DIRECTIVE: Hand back each line, unchanged, from the top down to the line where "a sloping channel." sits.

--

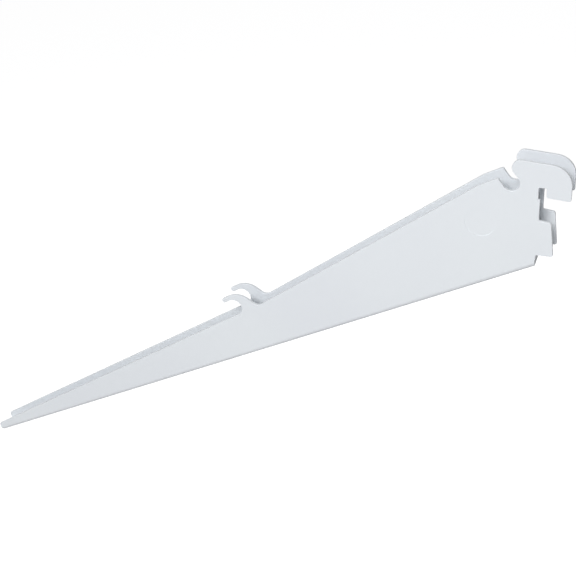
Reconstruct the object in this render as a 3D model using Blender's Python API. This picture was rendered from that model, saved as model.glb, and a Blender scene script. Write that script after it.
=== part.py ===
"""Slotted shelf bracket: one stamped steel blank, folded along two lines into a sloping channel.

Mounted frame, in metres: X points back into the upright, Y runs across the bracket and Z up.
The origin is where the neck of the rear hook sits on the lower edge of its slot, in the
upright's front face, on the bracket's middle plane.
"""

from math import acos, atan2, ceil, cos, pi, radians, sin, tan

import bmesh
import bpy
from mathutils import Vector

# Sheet and channel
SHEET = 0.0015              # thickness of the steel
WIDTH = 0.0120              # across the two walls, outside
FOLD_INSIDE = 0.0010        # inside radius of each fold
EDGE_ROUND = 0.00025        # rounding of every cut edge under the paint
CHANNEL_LENGTH = 0.3362     # along the underside, front end to heel
UNDERSIDE_SLOPE = radians(27.0)
FRONT_HEIGHT = 0.0051       # wall at the front end, square to the underside
FRONT_RAKE = 0.0009         # the front edge leans back from the fold to the top
FRONT_CORNER = 0.0010
REAR_HEIGHT = 0.0415        # wall beside the rear rod, square to the underside
REAR_TOP_RISE = radians(8.5)    # rear half of the top edge, against the underside

# Seats for the two rods of the shelf
REAR_ROD_AHEAD = 0.0115     # rod centre ahead of the upright's face
REAR_ROD_ABOVE = 0.00105    # rod centre above the slot's lower edge
ROD_SPACING = 0.1497
SHELF_SLOPE = radians(31.48)
REAR_SEAT_RADIUS = 0.0034
FRONT_SEAT_RADIUS = 0.00405

# Rear seat: a lip in front of the rod and a beak that leans over it
LIP_FLANK = radians(215.0)  # where the lip's flank leaves the seat
LIP_LAND = 0.0087           # level stretch of the top edge that ends in the lip
LIP_LAND_ROUND = 0.0100
LIP_ROUND = 0.0007
BEAK_FLANK = radians(400.0) # where the beak's underside leaves the seat
BEAK_ROUND = 0.0034

# Front seat: a finger that curls forward over the rod
FINGER_INSIDE_END = radians(481.0)  # where the finger's underside leaves the seat
FINGER_STRAIGHT = 0.0036
FINGER_TIP = 0.0023         # thickness, even as far as the seat
FINGER_TIP_ROUND = 0.00095
FINGER_BACK_RADIUS = 0.0096 # wider than the seat's, which thickens the root
FINGER_BACK_SHIFT = 0.00085 # the back starts to bend this far behind the seat's end
FINGER_BACK_END = radians(414.0)    # where the back runs out straight
FINGER_VALLEY_ROUND = 0.0038

# Hook behind the upright
HOOK_REACH = 0.0118
HOOK_TOP = 0.0103           # over the slot's lower edge, in the plane of the upright's face
HOOK_TOP_FALL = radians(5.3)
HOOK_CROWN = 0.0084
HOOK_DROP = 0.00487
HOOK_FOOT_RISE = radians(5.0)
HOOK_CORNER = 0.0008
UPRIGHT_GAP = 0.00215       # the upright's sheet with its clearance
UPRIGHT_GAP_FLARE = 0.0002  # wider at the foot, so that the hook finds the sheet
NECK_RELIEF = 0.00075       # set back over the contact edge
NECK_RELIEF_HEIGHT = 0.0051

# Lug that enters the slot below
LUG_TOP = 0.0143            # under the slot's lower edge
LUG_HEIGHT = 0.0157
LUG_REACH = 0.0049
LUG_FLARE = 0.0015          # further back at the bottom
LUG_TOP_FALL = radians(8.0)
LUG_TOP_CORNER = 0.0012
LUG_BOTTOM_CORNER = 0.0008
STAMPED_CORNER = 0.0004     # every other corner of the blank
RELIEF_CORNER = 0.0002
LUG_ROOT_SETBACK = 0.0004   # the rear edge under the lug stands clear of the upright
HEEL_SETBACK = 0.0010
HEEL_DROP = 0.03605         # heel of the underside under the slot's lower edge

# Plain coined disc on the near wall
COIN_RADIUS = 0.0064
COIN_DEPTH = 0.00012
COIN_AHEAD = 0.0232
COIN_BELOW = 0.0174

# Fineness of the model
CHORD_ERROR = 0.00002       # between a round stretch and its straight steps
FOLD_STEPS = 8
EDGE_STEPS = 2
COIN_SIDES = 48
WELD = 0.000001
FLAT = radians(0.1)         # faces closer than this are one flat face
CUT_EDGE = radians(60)      # a cut edge turns by more than this
SMOOTH = radians(35)        # a sharper edge than this is drawn sharp

PAINT = (0.80, 0.83, 0.86, 1.0)
PAINT_ROUGHNESS = 0.42

FOLD_OUTSIDE = FOLD_INSIDE + SHEET
FOLD_MIDDLE = FOLD_INSIDE + SHEET / 2
HALF_WEB = WIDTH / 2 - FOLD_OUTSIDE
FOLD_RUN = FOLD_MIDDLE * pi / 2

REAR_ROD = Vector((-REAR_ROD_AHEAD, REAR_ROD_ABOVE))
FRONT_ROD = REAR_ROD - ROD_SPACING * Vector((cos(SHELF_SLOPE), sin(SHELF_SLOPE)))
HEEL = Vector((-HEEL_SETBACK, -HEEL_DROP))
ALONG = Vector((cos(UNDERSIDE_SLOPE), sin(UNDERSIDE_SLOPE)))
SQUARE = Vector((-ALONG.y, ALONG.x))


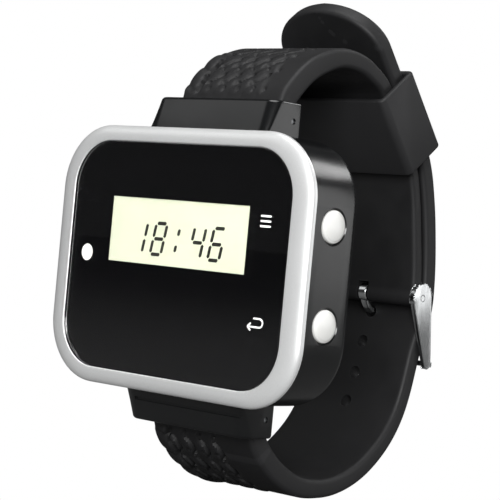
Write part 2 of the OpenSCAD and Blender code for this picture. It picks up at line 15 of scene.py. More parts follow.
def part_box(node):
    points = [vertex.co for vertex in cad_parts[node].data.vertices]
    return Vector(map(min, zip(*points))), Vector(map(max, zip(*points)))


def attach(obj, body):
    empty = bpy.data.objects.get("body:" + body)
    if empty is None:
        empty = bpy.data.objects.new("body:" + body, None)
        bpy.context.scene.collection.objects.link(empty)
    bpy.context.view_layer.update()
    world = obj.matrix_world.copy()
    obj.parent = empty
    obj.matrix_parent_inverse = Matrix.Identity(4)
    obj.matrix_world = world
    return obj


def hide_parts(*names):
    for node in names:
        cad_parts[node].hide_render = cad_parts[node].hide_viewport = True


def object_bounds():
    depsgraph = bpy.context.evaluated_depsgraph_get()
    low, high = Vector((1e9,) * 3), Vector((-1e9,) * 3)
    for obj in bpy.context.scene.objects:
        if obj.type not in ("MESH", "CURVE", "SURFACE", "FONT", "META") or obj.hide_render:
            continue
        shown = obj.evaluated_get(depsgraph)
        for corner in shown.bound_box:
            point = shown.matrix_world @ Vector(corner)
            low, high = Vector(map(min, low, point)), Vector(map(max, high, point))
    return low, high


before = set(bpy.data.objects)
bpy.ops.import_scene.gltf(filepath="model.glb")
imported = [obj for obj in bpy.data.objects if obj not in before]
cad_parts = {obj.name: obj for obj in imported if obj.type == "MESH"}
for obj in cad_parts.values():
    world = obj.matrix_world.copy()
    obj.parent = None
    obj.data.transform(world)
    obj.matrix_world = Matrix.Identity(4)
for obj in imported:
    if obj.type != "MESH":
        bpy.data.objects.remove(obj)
cad_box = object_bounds()

bl_info = {
    "name": "Wrist pager",
    "version": (1, 0, 0),
    "blender": (4, 5, 0),
    "location": "3D View > Sidebar > Wrist Pager",
    "description": "Builds a wrist pager with a moulded rubber band round its CAD frame",
    "category": "Object",
}

MM = 0.001

# Sizes that more than one part keeps to, in millimetres
CASE_R, WINDOW_R, SKIRT_R, COVER_R = 10, 7.4, 8.4, 8.4  # corner radii
JOINT_DEPTH = 1.6  # bezel's front to its joint with the case
CASE_WALL = 1.6
BAND_T, UNDER_T, TAIL_T, BAND_GAP = 3.5, 2.2, 2.9, 0.35
EYE_R, PIN_EYE_R, TIP_LENGTH = 1.9, 1.5, 8.0
BAR_HOLE_R, PIN_R, PIN_HOLE_R = 0.8, 0.6, 0.65
CROSS_R, PLATE_R, PLATE_TIP_R = 0.45, 2.45, 0.85
TONGUE_W, TONGUE_T, TONGUE_SHARE = 1.6, 1.0, 4 / 6
HOLE_R, HOLE_PITCH, HOLES_BELOW, HOLES_ABOVE = 1.05, 5.4, 3, 4
ROUTE_STEPS = 24  # steps from one knot of a route to the next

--

FULL SOLUTION:
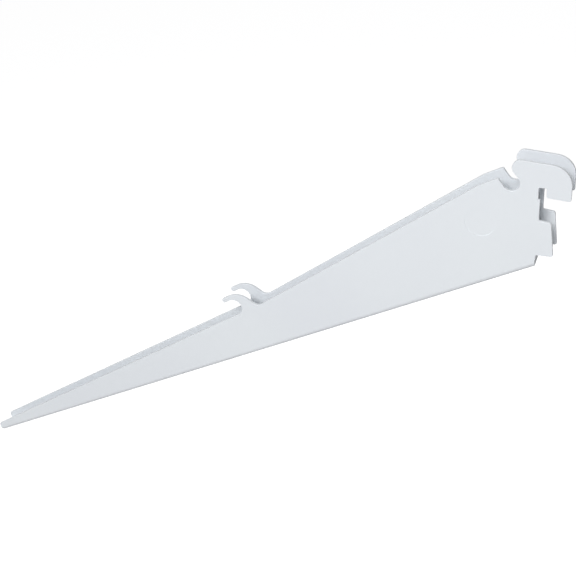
Reconstruct the object in this render as a 3D model using Blender's Python API. This picture was rendered from that model, saved as model.glb, and a Blender scene script. Write that script after it.
=== part.py ===
"""Slotted shelf bracket: one stamped steel blank, folded along two lines into a sloping channel.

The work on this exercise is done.